Thursday, February 6, 2014

Introduction to Supply and Demand

Supply-and-Demand is a concept to represent the amount of supply and demand for a good or service.
Its main purpose is to seek equilibrium to maximize profit. To clarify, see the graph below:



There are 4 components in the Supply-and-Demand graph: Price, Quantity, Demand, and Supply.
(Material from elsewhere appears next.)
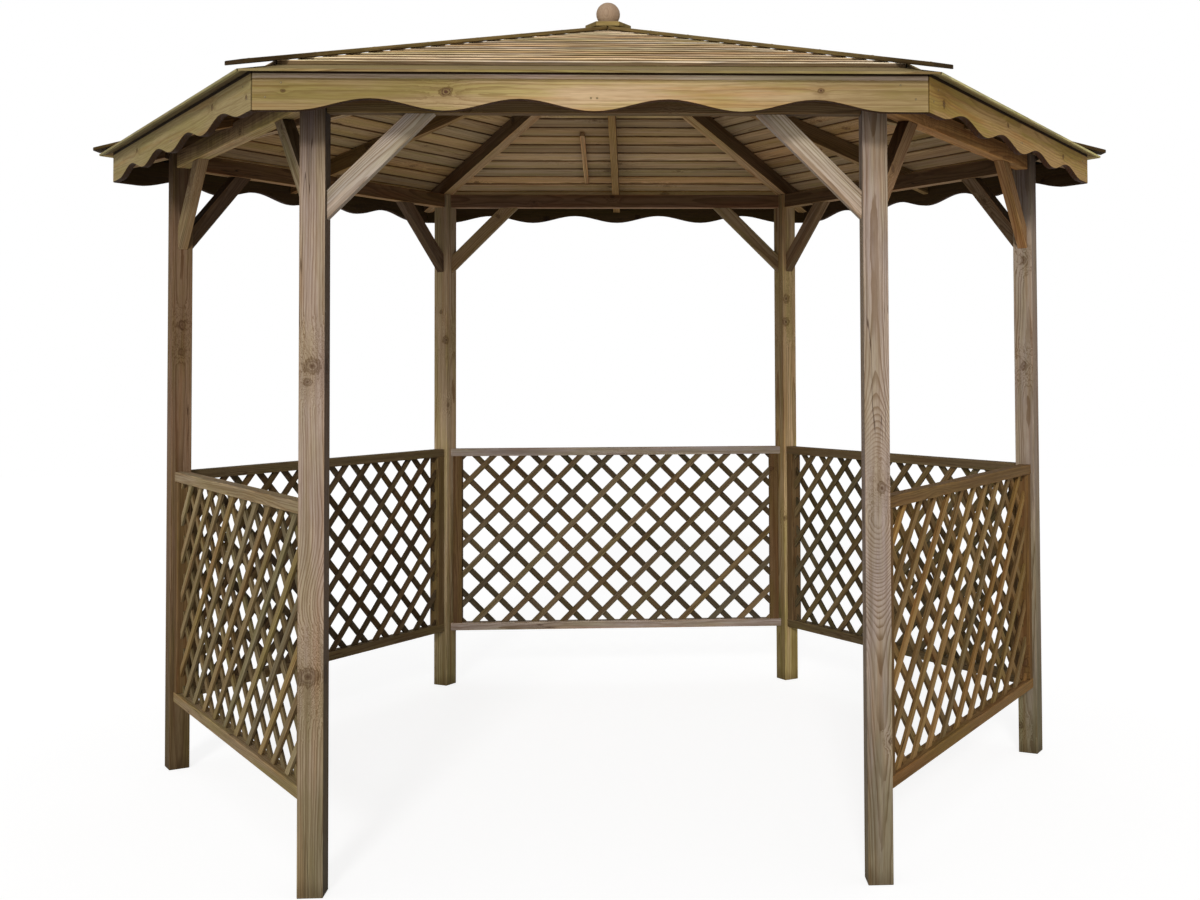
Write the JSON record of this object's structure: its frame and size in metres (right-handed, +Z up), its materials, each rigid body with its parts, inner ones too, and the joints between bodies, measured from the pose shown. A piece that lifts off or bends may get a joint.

  • The Demand curve shows that as prices falls, then quantity rises. This is true as more people will buy when prices are low.
  • The Supply curve shows that as prices falls, then quantity falls. Again, more people will buy when prices are low, which will diminish the supply.
  • The equilibrium is the point where both the demand and supply curve meets. It is ideally the point in which the greatest profits can be achieved. 
To better explain equilibrium, let's assume that the price of an item was set above equilibrium; the green line below.
The graph shows that supply is greater in quantity than demand. In other words, a surplus of unsold goods or services, which results in less sales.

What if price of an item was set below equilibrium; green line below.
The graph shows that demand is greater in quantity than supply. This resulted in a shortage; or lost opportunities as there were extra demand.

These are the very basics of Supply-and-Demand. In the real world, it is much more complex as things change constantly. The basic model is to help simplify how economics typically work.